Miércoles, 10 de marzo de 2010 | Hoy
OPINIóN
Por José Pablo Feinmann
En mi contratapa del domingo pasado cometí un error que requiere inmediata reparación. Para ejemplificar la relación de “burgo” con lo que será luego la “ciudad” y marcar la relación de la “ciudad” con el capitalismo que, contrariamente al feudalismo que permanece en el “feudo”, se adueña de la “ciudad” y la transforma en su lugar prototípico acudí al ejemplo de la música de George Gershwin. Por un descuido inexplicable denominé a este compositor como “el más grande músico del imperialismo norteamericano”. De ninguna manera. Gershwin es el músico del capitalismo norteamericano. Así nace su música: como expresión de la pujanza y del nervio de una ciudad que él ama, Nueva York. Dije que las primeras diecisiete notas de la Rhapsody in blue parecen ir en busca de los rascacielos.
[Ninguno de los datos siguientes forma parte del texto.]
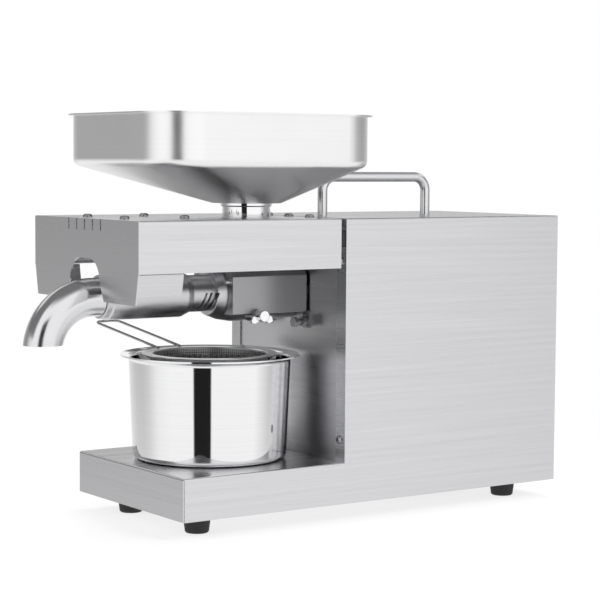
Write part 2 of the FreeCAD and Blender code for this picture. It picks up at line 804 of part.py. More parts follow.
def heater_rods():
    """Cartridge heaters, with their lead collars standing out in front."""
    rod = Piece("heater_master")
    rod.turned([(0, 0), (3, 0), (3, 56), (0, 56)])
    rod.turned([(0, -5), (2, -5), (2, 0.5), (0, 0.5)])
    spots = [(S.block_front, sign * HEATER_Y, AXIS + HEATER_Z) for sign in (-1, 1)]
    return repeat("heater_rods", rod, spots, TURNS["x"])


def thermostat():
    """The button thermostat on top of the feed block, with its two blades."""
    piece = Piece("thermostat", x=THERMOSTAT_X, z=AXIS + S.block_top)
    piece.turned([(0, 0), (5.5, 0), (5.5, 4), (4.6, 4), (4.2, 7), (0, 7)])
    piece.pad([rectangle(-1.6, y - 0.4, 1.6, y + 0.4) for y in (-2.4, 2.4)], 6.5, 6)
    return piece.body


def feed_throat():
    """The tube that leads the seeds from the hopper's neck down to the screw."""
    low = AXIS + S.block_top
    profile = [
        (S.throat_bore, low),
        (S.throat_radius + 3, low),
        (S.throat_radius + 3, low + 3),
        (S.throat_radius, low + 3),
        (S.throat_radius, TOP),
        (S.throat_bore, TOP),
    ]
    return Piece("feed_throat", x=S.throat_x).turned(profile).body


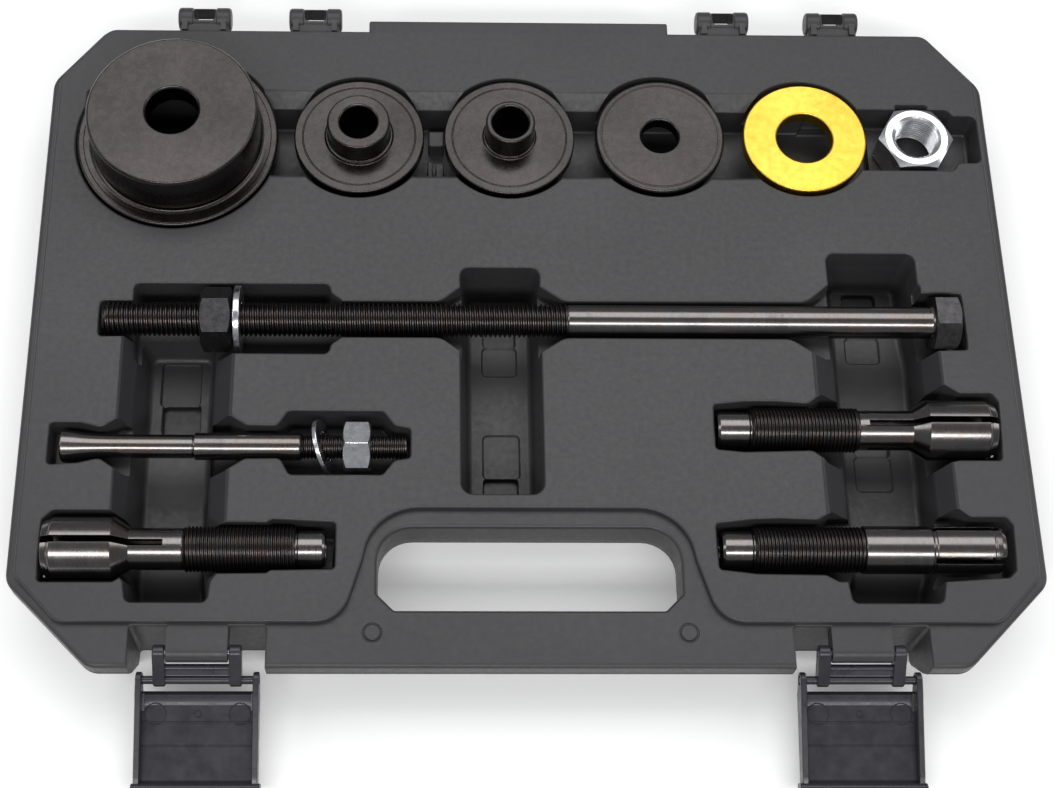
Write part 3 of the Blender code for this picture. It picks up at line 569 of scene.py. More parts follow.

Que a su concierto para piano pensaba llamarlo New Yor Concerto y a su Segunda Rapsodia, Manhattan Rhapsody. Fue el compositor urbano por excelencia. Como Piazzolla es el nuestro. Imperialista jamás. Si la música de Gershwin es –desde hace décadas– universal eso no se debe al imperialismo norteamericano (un monstruo que se expande hoy en Irak y planea hacerlo en Irán y acaba de entregarle un Oscar a la bella señora Bigelow, talentosa directora y primera mujer que gana ese premio y que deterioró su triunfo y hasta el de su género con un homenaje y una exaltación de las fuerzas imperiales que hoy siguen matando y torturando en países que, ante todo, desconocen por completo), sino a su excepcional, deleitable jerarquía. Gershwin es un patrimonio de la humanidad. De todos los jazzmen de este mundo y de todos los que se siguen deslumbrando por el modo en que unió dos lenguajes –el del jazz y el de la música llamada “seria”– con la hondura y la brillantez que sus poderosas dotes mozartianas le permitieron. Aclarado está.